What both policymakers and the public generally missed, however, was that any positive effects that occurred would be temporary, and that many of them would have occurred without deregulation. The price of energy, for example, cratered in the mid-1980s, making it possible to cut fares and even expand service on many short hauls. But that wasn’t an effect of deregulation; it was the result of a temporary world oil glut. Indeed, after adjusting for changes in energy prices, a 1990 study by the Economic Policy Institute concluded that airline fares fell more rapidly in the ten years before 1978 than they did during the subsequent decade.
A study published in the Journal of the Transportation Research Forum in 2007 confirms that the pattern continued. Except for a period after 9/11, when airlines deeply discounted fares to attract panicked customers, real air prices have fallen more slowly since the elimination of the CAB than before. This contrast becomes even starker if one considers the continuous decline in service quality, with more overbooked planes flying to fewer places, long waits in hub airports, the lost ability to make last-minute changes in itineraries without paying exorbitant fares, and the slow strangulation of heartland cities that don’t happen to be hubs. Moreover, most if not all of the post-deregulation price declines have been due to factors that cannot be repeated, such as the busting of airline unions, the termination of pension plans, the delayed replacement of aging aircraft, the elimination of complimentary meals and checked baggage, and, finally, the diminution of seat sizes and legroom to a point approaching the limits of human endurance. (Eliminating seats altogether, however, remains an option.)
Going forward, all industry forecasts call for further consolidation and continually rising fares and fees, accompanied by declining service on all but the most heavily trafficked routes. From time to time, short-term fare wars may break out on particular routes, particularly if foolish investors bring a start-up airline to town. Periodic dips in energy prices may bring a temporary reprieve. But over time, experience has shown that nearly all start-ups are eventually crushed by incumbent carriers, which in turn, despite their increasing consolidation, heavy public subsidies, and reductions in vital service to major cities, remain unable to earn even their cost of capital over time. Nobody wins except a few fast-trading financiers flying in private jets.

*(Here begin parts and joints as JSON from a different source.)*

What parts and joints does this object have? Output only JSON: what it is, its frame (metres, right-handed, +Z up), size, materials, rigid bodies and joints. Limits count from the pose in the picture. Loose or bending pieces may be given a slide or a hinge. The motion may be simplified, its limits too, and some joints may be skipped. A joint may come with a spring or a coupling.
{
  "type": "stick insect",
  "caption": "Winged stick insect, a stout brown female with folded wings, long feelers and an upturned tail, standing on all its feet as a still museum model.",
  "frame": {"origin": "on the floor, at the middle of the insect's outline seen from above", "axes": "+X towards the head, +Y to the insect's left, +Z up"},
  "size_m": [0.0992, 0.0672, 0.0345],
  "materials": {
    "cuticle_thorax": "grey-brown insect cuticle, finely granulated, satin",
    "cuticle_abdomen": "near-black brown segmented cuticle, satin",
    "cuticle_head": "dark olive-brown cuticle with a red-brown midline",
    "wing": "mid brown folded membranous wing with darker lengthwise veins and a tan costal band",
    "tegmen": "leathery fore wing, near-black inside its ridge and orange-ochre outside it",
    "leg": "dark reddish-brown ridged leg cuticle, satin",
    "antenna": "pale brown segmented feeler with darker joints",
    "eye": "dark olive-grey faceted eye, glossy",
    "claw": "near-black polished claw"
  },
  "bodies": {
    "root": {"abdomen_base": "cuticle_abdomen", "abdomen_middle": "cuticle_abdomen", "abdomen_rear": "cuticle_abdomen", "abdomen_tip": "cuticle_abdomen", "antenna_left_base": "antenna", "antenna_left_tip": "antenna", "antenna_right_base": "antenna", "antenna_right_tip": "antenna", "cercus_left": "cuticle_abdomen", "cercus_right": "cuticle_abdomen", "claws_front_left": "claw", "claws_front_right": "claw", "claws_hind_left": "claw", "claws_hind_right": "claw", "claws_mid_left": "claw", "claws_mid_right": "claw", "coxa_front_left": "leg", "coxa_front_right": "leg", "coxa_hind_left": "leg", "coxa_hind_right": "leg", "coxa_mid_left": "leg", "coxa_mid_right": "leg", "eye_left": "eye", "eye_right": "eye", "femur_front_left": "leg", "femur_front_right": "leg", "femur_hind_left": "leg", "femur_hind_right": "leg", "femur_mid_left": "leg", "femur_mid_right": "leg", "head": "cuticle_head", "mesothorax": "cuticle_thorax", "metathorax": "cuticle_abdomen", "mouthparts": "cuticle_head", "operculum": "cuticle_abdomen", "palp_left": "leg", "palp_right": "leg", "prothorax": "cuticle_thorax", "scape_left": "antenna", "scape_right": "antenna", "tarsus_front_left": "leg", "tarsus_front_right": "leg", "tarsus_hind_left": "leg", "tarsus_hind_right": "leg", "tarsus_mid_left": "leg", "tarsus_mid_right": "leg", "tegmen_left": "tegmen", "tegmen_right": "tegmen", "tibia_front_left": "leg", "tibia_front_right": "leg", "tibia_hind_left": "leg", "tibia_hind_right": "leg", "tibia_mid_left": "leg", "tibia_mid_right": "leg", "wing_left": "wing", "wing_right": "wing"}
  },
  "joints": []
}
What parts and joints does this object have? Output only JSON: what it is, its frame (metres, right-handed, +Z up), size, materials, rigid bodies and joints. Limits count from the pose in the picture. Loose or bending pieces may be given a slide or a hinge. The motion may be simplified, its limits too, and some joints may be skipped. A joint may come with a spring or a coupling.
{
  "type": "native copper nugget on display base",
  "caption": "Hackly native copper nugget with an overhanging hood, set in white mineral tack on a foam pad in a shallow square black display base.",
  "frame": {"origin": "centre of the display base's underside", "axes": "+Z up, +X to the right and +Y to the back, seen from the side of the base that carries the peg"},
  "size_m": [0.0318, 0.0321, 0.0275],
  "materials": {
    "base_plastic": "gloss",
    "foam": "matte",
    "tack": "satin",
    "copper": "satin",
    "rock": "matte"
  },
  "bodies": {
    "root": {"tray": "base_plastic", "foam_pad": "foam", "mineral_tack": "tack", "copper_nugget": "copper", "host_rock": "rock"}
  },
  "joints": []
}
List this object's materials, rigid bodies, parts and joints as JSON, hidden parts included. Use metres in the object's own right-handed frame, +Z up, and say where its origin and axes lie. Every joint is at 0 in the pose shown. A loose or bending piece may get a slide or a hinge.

This result would hardly surprise Charles Francis Adams, Louis Brandeis, and many other great Americans who struggled in the late nineteenth and early twentieth centuries with how to harness the emergence of railroads, telephones, electrical power, and other networked industries to public purposes. They’d recognize the familiar boom-and-bust cycle of new entrants that occurred in the early period of airline deregulation and the subsequent trend toward consolidation, deteriorating service, and increasing price discrimination. What else would anyone who knows economic history expect of a natural monopoly that lacks the benefits of government regulation?
To be sure, any regulatory regime can degenerate and wind up stifling competition, and the CAB of the late 1970s did become too procedure bound, ruled, as it came to be, by contending private lawyers rather than technocrats. It would have helped, too, if the country had not largely abandoned antitrust action after the Reagan administration. But even strong antitrust enforcement wouldn’t have helped that much, because airlines— just like railroads, waterworks, electrical utilities, and most other networked systems—require concentration both to achieve economies of scale and to enable the cross-subsidization between low- and high-cost service necessary to preserve their value as networks. And when it comes to such natural monopolies that are essential to the public, there is no equitable or efficient alternative to having the government regulate or coordinate entry, prices, and service levels—no matter how messy the process may be.

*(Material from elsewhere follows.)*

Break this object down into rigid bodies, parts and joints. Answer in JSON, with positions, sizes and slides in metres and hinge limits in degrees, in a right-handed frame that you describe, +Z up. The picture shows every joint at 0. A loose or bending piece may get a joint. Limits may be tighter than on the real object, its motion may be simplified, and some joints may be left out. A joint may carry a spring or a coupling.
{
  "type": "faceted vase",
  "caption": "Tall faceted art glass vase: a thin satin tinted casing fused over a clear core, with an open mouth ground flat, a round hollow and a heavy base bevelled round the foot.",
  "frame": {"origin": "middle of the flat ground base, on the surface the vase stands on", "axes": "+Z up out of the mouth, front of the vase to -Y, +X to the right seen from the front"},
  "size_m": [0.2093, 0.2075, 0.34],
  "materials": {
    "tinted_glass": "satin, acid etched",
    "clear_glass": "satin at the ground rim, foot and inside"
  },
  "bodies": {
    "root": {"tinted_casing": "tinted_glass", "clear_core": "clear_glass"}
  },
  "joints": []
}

This is easy to see in extreme examples. It would be outrageously inefficient if each city had scores of waterworks and sewers, and also needlessly unfair; millions of Americans would still be waiting for indoor plumbing, just as millions had to wait decades for telephone and electrical service, until the government stepped in to enforce interventions like the New Deal’s rural electrification program.

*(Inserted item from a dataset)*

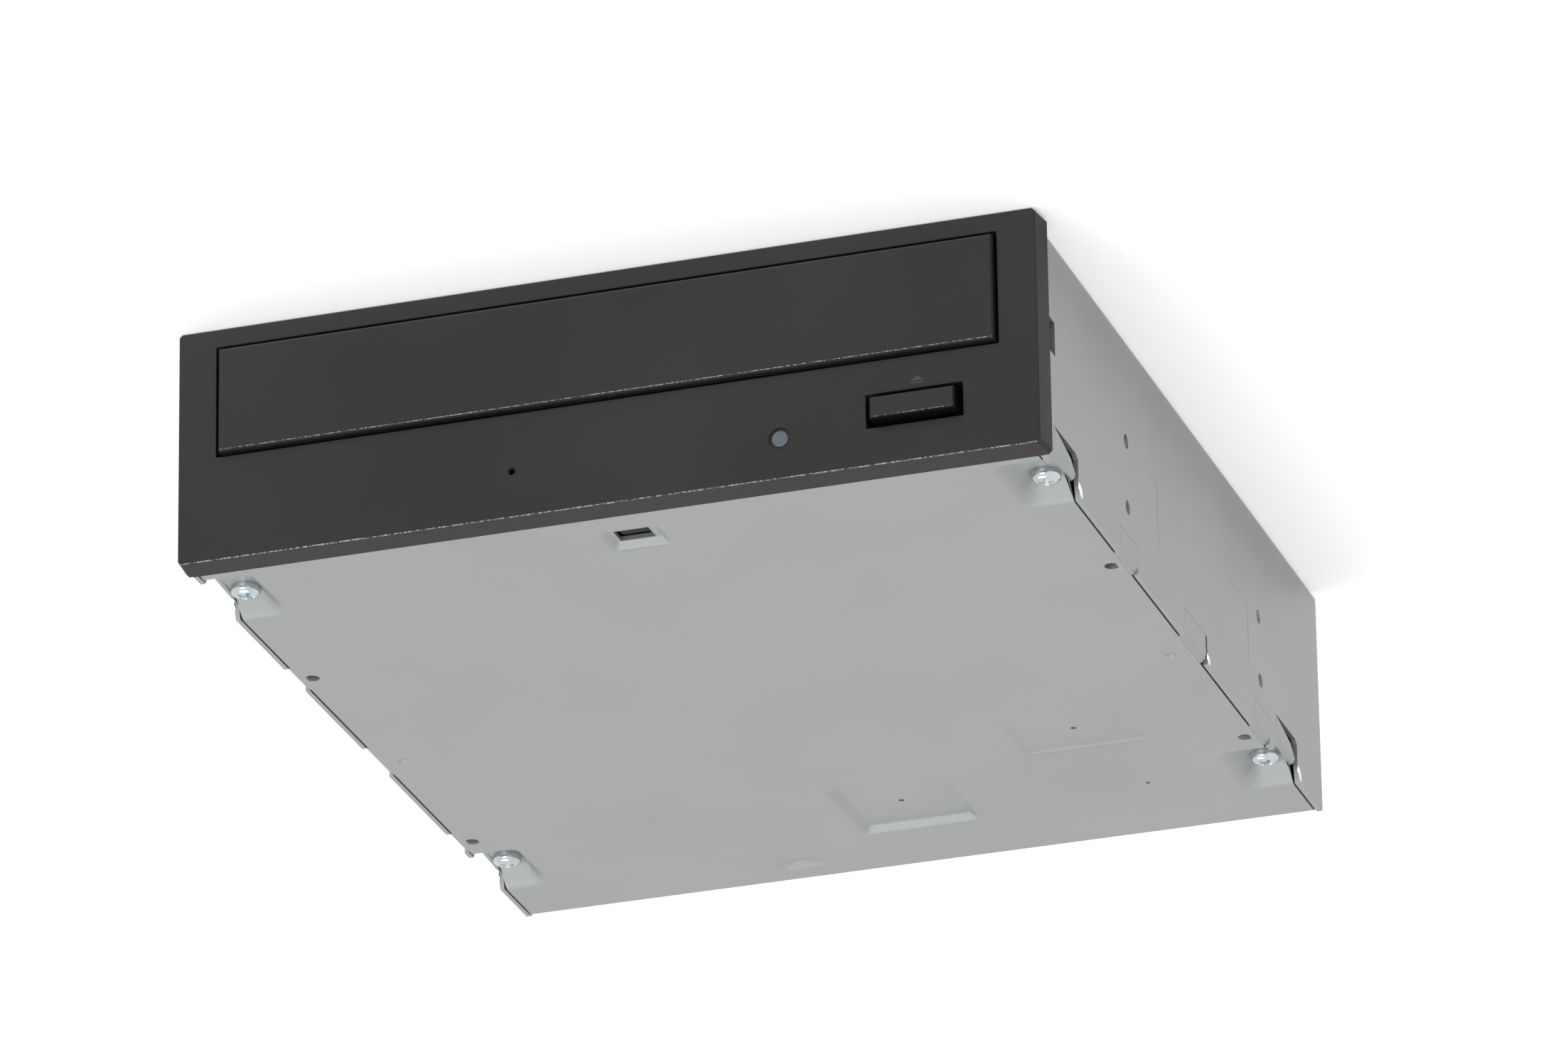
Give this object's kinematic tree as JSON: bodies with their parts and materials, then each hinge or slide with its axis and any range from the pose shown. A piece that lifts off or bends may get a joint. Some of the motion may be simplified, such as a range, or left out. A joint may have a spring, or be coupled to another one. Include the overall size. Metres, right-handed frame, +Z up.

Transportation in all its forms is not much different, as most people can see easily when it comes to highways. If we had a “deregulated” private interstate system, we’d have lots of high-quality toll roads running straight and fast between the largest population centers—indeed, probably far more than we need. And from time to time, exuberant entrepreneurs might try to make a profit by constructing a new artery road here or there as well. But the high fixed cost of building roads would mean that most smaller cities either would remain off the network or would have to pay such high tolls that they would never stand a chance of growing. Either way, owners of major highways, seeking to avoid competition, would gradually buy up owners of lesser highways, and then each other, until everyone was paying outrageous tolls and the whole economy suffered.
That was the lesson previous generations learned from railroads; the current generation has to learn it all over again, from our experience with deregulated airlines. Why have we become so passive and reluctant to face up to the hard task of governing ourselves and our markets? We don’t need to recite “The Serenity Prayer.” We need to get out from under the thrall of the false prophets of deregulation, conservative and liberal alike, and make the benefits of true capitalism work for us once again.